Justin Gatewood (Mark Redfield) has served five years in the state prison for trying to gun down William Curry (Mike Hagen) and accidentally crippling Sheriff Nathan Short instead.
Now he’s being pardoned and heads back to his hometown of Hadley.
There’s a new order, he’s warned by new Sheriff Orin Proud. Commerce is king; a man no longer rules because of his wealth and influence.
And part of the new order is Gatewood’s old freight business, which has been turned into a thriving business thanks to the hard word of his daughter, Helen (Jennifer Rouse).
But new order be damned, there’s an old score to settle.
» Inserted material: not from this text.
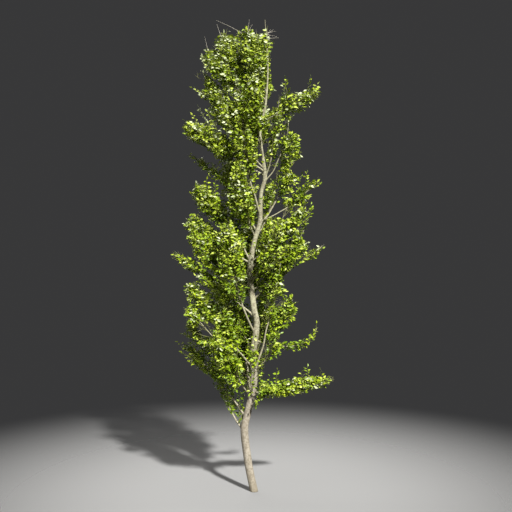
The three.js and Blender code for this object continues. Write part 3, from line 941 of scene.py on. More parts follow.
class Nodes:
    """A node tree in the making."""

    prefix = ""

    def __init__(self, tree: bpy.types.NodeTree) -> None:
        """Keeps the tree that nodes are added to.

        Args:
            tree: The node tree.
        """
        self.tree = tree

    def add(self, kind: str, **inputs: object) -> bpy.types.Node:
        """Adds a node and sets or links its inputs.

        Args:
            kind: The node's type, without the prefix.
            inputs: Values or sockets by input name, with _ for a space. Names in small letters set
                the node's own properties.

        Returns:
            The node.
        """
        node = self.tree.nodes.new(self.prefix + kind)
        for key, value in inputs.items():
            if key.islower():
                setattr(node, key, value)
        for key, value in inputs.items():
            if not key.islower():
                self.feed(node.inputs[key.replace("_", " ")], value)
        return node

    def feed(self, socket: bpy.types.NodeSocket, value: object) -> None:
        """Links a socket to another, or sets its value.

        Args:
            socket: The input socket.
            value: An output socket or a plain value.
        """
        if isinstance(value, bpy.types.NodeSocket):
            self.tree.links.new(value, socket)
        else:
            socket.default_value = value

    def math(self, operation: str, first: object, second: object) -> bpy.types.NodeSocket:
        """Adds one sum on two values.

        Args:
            operation: The kind of sum.
            first: A value or a socket.
            second: A value or a socket.

        Returns:
            The outcome's socket.
        """
        node = self.tree.nodes.new("ShaderNodeMath")
        node.operation = operation
        self.feed(node.inputs[0], first)
        self.feed(node.inputs[1], second)
        return node.outputs[0]


class Shading(Nodes):
    """A shader node tree in the making: a material's or a group's."""

    prefix = "ShaderNode"

    @classmethod
    def of_material(cls, name: str) -> tuple[bpy.types.Material, Self]:
        """Starts a material with no nodes.

        Args:
            name: The material's name.

        Returns:
            The material and its shading.
        """
        made = bpy.data.materials.new(name)
        made.use_nodes = True
        made.node_tree.nodes.clear()
        return made, cls(made.node_tree)

    def mix(self, share: object, first: object, second: object) -> bpy.types.NodeSocket:
        """A mix of two colours.

        Args:
            share: How much of the second there is, a value or a socket.
            first: A colour or a socket.
            second: A colour or a socket.

        Returns:
            The mixed colour's socket.
        """
        node = self.add("Mix", data_type="RGBA")
        for number, value in ((0, share), (6, first), (7, second)):
            self.feed(node.inputs[number], value)
        return node.outputs[2]

    def ramp(self, value: bpy.types.NodeSocket, low: float, high: float,
             to_low: float = 0.0, to_high: float = 1.0) -> bpy.types.NodeSocket:
        """A value carried smoothly from one range to another.

        Args:
            value: The value's socket.
            low: Where the first range starts,
            high: and where it ends.
            to_low: The outcome at low,
            to_high: and at high.

        Returns:
            The outcome's socket.
        """
        node = self.add("MapRange", interpolation_type="SMOOTHSTEP", Value=value, From_Min=low,
                        From_Max=high, To_Min=to_low, To_Max=to_high)
        return node.outputs["Result"]

    def noise(self, place: bpy.types.NodeSocket, scale: float, detail: float = 3.0,
              rough: float = 0.55) -> bpy.types.NodeSocket:
        """A noise pattern's value."""
        return self.add("TexNoise", Vector=place, Scale=scale, Detail=detail, Roughness=rough).outputs["Fac"]

    def stretched(self, place: bpy.types.NodeSocket, lengthwise: float) -> bpy.types.NodeSocket:
        """Coordinates drawn out along Z."""
        return self.add("Mapping", Vector=place, Scale=(1, 1, lengthwise)).outputs["Vector"]

    def scaled(self, place: bpy.types.NodeSocket, scale: bpy.types.NodeSocket) -> bpy.types.NodeSocket:
        """Coordinates times a number.

        Args:
            place: The coordinates' socket.
            scale: The number's socket.

        Returns:
            The new coordinates' socket.
        """
        node = self.add("VectorMath", operation="SCALE", Scale=scale)
        self.feed(node.inputs[0], place)
        return node.outputs[0]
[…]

Twenty-five years earlier, Curry was commander of a troop of Union soldiers responsible for marching Gatewood’s Confederates to prison. Gatewood’s brother died on that march; Gatewood still blames Curry.
So he summons some old friends, plots a diversion that involves a boxing match and plans to force Curry into a showdown by having his daughter Catherine kidnapped.
Redfeld turns in a fine effort in the lead role, and there are a couple of interesting plot twists along the way, including the final showdown.
But in the end, this should-have-been-better film is marred by too many wooden performances and an unintentional diversion — the intrusion of too many secondary characters that take us nowhere.
Gunslingers who look more like overweight, middle-age couch potatoes don’t help and a plot that moves at a snail’s pace don’t help.
Director:
Wayne Shipley
Cast:
Mark Redfield … Justin Gatewood
Mike Hagan … William Curry
Jennifer Rouse … Helen Gatewood
Kelly Potchak … Catherine Louise Curry
Richard Cutting … Creed Logan
Jason Brown … Webb Stockton
Ellana Barksdale … Aunt Jewel
Bob Brown … Slim Haden
P.J. Foster … Joshua Fletcher
Bob Creager … Sheriff Orin Proud
David Kalman … Col. John Cussons
Jonathon Ruckman … Dutch Logan
Bill Blewett … Harlin Babcock
Leanna Chamish … Juanita Ruiz
Greg Coale … Sheriff Nathan Short
aka:
One-Eyed Horse
Runtime: 95 min.
Memorable lines:
Gatewood to his daughter; “We are all a sum of our contradictions.”
Catherine Curry: “You said yourself Webb was a good man.”
Aunt Jewel: “Huh. I said the man was good to his horse. But that horse can’t talk back or get all moody like some two-legged female animals does.”